101 シミュレーションの対象となる触媒層のシミュレーションの全領域
102 全領域をマルチブロック化したイメージ
201 マルチブロック化されたブロック
202 ブロック201の実効的な物質輸送パラメータを算出する境界条件を設定する基準面
203 ブロック201の実効的な物質輸送パラメータを算出する境界条件を設定するもう一方の基準面
301 離散化されたボルツマン方程式に基づくガス(1)の軌跡
302 離散化されたボルツマン方程式に基づくガス(2)の軌跡
303 離散化されたボルツマン方程式に基づくガス(1)のモル分率の参照面
304 実効的な相互拡散係数を算出することを目的とした触媒層のブロック
401 実効的なステファン−マクスウェルの法則に基づくガス(1)の軌跡
402 実効的なステファン−マクスウェルの法則に基づくガス(2)の軌跡
403 実効的なステファン−マクスウェルの法則に基づくガス(1)のモル分率の参照面
404 一定の実効的な相互拡散係数を持つ仮想のポーラス領域

Claims (5)

  1. 燃料電池の触媒層の性能を予測するシミュレーション方法であって、
    燃料電池の触媒層をマルチブロック化し、各ブロック内の物質輸送に関する物質輸送のパラメータの実効値を遷移領域〜クヌーセン領域がシミュレーション可能なボルツマン方程式の考え方に基づくシミュレーション手法を適用して決定する第1のステップと、
    前記第1のステップで得られた各ブロック内の物質輸送のパラメータの実効値を基に、燃料電池の触媒層の性能を予測する第2のステップと、を備えた、
    燃料電池のシミュレーション方法。
  2. 前記物質輸送のパラメータは、実効的なガスの浸透係数を含む、請求項1に記載の燃料電池のシミュレーション方法。

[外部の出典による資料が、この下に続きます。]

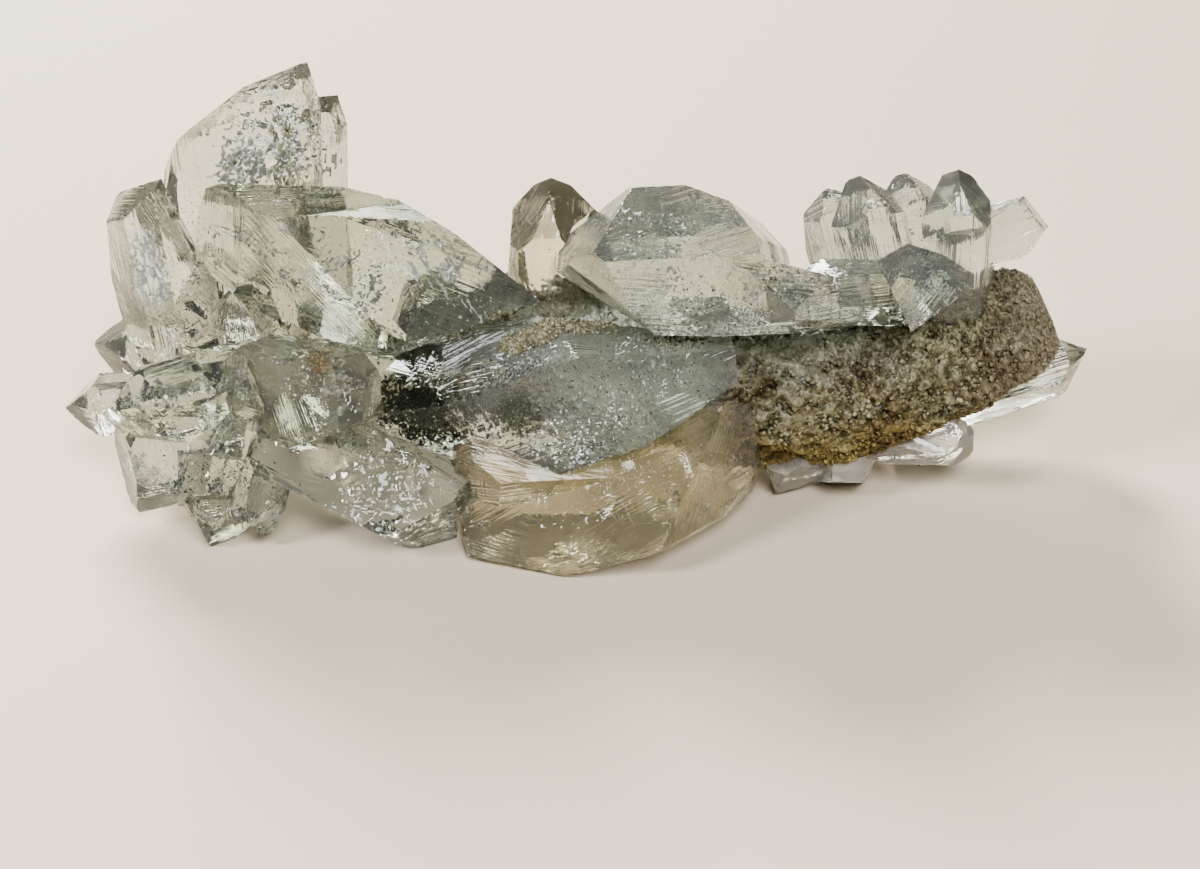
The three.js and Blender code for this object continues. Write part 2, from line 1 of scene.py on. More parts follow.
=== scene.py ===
"""A chlorite quartz specimen: clear crystals on a long core that a druse of chlorite-green grains covers."""
import math

import bmesh
import bpy
import numpy as np
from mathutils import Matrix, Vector


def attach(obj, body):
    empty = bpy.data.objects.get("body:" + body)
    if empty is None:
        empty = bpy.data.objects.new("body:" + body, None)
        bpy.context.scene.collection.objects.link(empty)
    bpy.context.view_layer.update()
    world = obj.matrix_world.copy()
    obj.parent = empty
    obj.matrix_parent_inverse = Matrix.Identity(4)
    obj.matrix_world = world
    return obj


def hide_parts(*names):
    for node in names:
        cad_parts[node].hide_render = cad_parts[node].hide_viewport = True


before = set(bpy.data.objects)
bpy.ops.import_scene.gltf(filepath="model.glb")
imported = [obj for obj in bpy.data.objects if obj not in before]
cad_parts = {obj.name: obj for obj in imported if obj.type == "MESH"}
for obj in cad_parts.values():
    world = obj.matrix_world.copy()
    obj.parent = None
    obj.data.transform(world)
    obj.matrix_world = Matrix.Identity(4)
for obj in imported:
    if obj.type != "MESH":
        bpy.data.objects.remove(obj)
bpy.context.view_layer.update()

# ---------------------------------------------------------------- the chlorite core
# The long body that everything else grew from. It is one bent quartz crystal under a crust of fine quartz
# and chlorite, olive brown with a greyer, glassier stretch on its upper side, and an underside that painted
# floor light turns yellower.

MM = 0.001
# The middle line of the core from its dark left end to its free right end, and its radius there, in mm.
CORE_STOPS = np.array([
    [-15.7, 2.9, 13.0, 3.8],
    [-7.7, 3.3, 12.8, 4.8],
    [0.3, 3.1, 11.6, 5.6],
    [8.3, 1.7, 10.0, 6.0],
    [16.3, 0.5, 8.8, 6.2],
    [24.3, 1.1, 9.4, 6.2],
    [32.3, 2.1, 12.4, 5.8],
    [39.9, 2.7, 16.0, 5.2],
])
CORE_ROWS, CORE_COLUMNS = 420, 210
# How far the core's slow waves, the crust's lumps and its fine ridges stand out, in mm.
CORE_LUMPS = 0.28
CRUST_LUMPS = 0.13
CRUST_RIDGES = 0.09
# The power that rounds the core's ends: 0.5 is an ellipse, and less is blunter.
CORE_BLUNTNESS = 0.36
UP = np.array([0.0, 0.0, 1.0])


def along_stops(stops, along):
    """Catmull-Rom through the stops at shares of the length: each coordinate is the cubic that passes
    through the two stops on either side and leaves each with half the difference of its neighbours."""
    padded = np.vstack([2 * stops[0] - stops[1], stops, 2 * stops[-1] - stops[-2]])
    place = np.clip(along, 0, 1) * (len(stops) - 1)
    first = np.minimum(place.astype(int), len(stops) - 2)
    t = (place - first)[:, None]
    a, b, c, d = (padded[first + i] for i in range(4))
    bend = a - 2.5 * b + 2 * c - d / 2
    swing = 1.5 * (b - c) + (d - a) / 2
    return b + t * (c - a) / 2 + t ** 2 * bend + t ** 3 * swing


def unit(vectors):
    """Each row over its own length."""
    return vectors / np.linalg.norm(vectors, axis=1, keepdims=True)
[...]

  3. 前記物質輸送のパラメータは、実効的な電子およびプロトンの電導度を含む、請求項1に記載の燃料電池のシミュレーション方法。
  4. 前記物質輸送のパラメータは、実効的な熱の伝導度を含む、請求項1に記載の燃料電池のシミュレーション方法。
  5. 前記物質輸送のパラメータは、実効的なガスの相互拡散係数を含む、請求項1に記載の燃料電池のシミュレーション方法。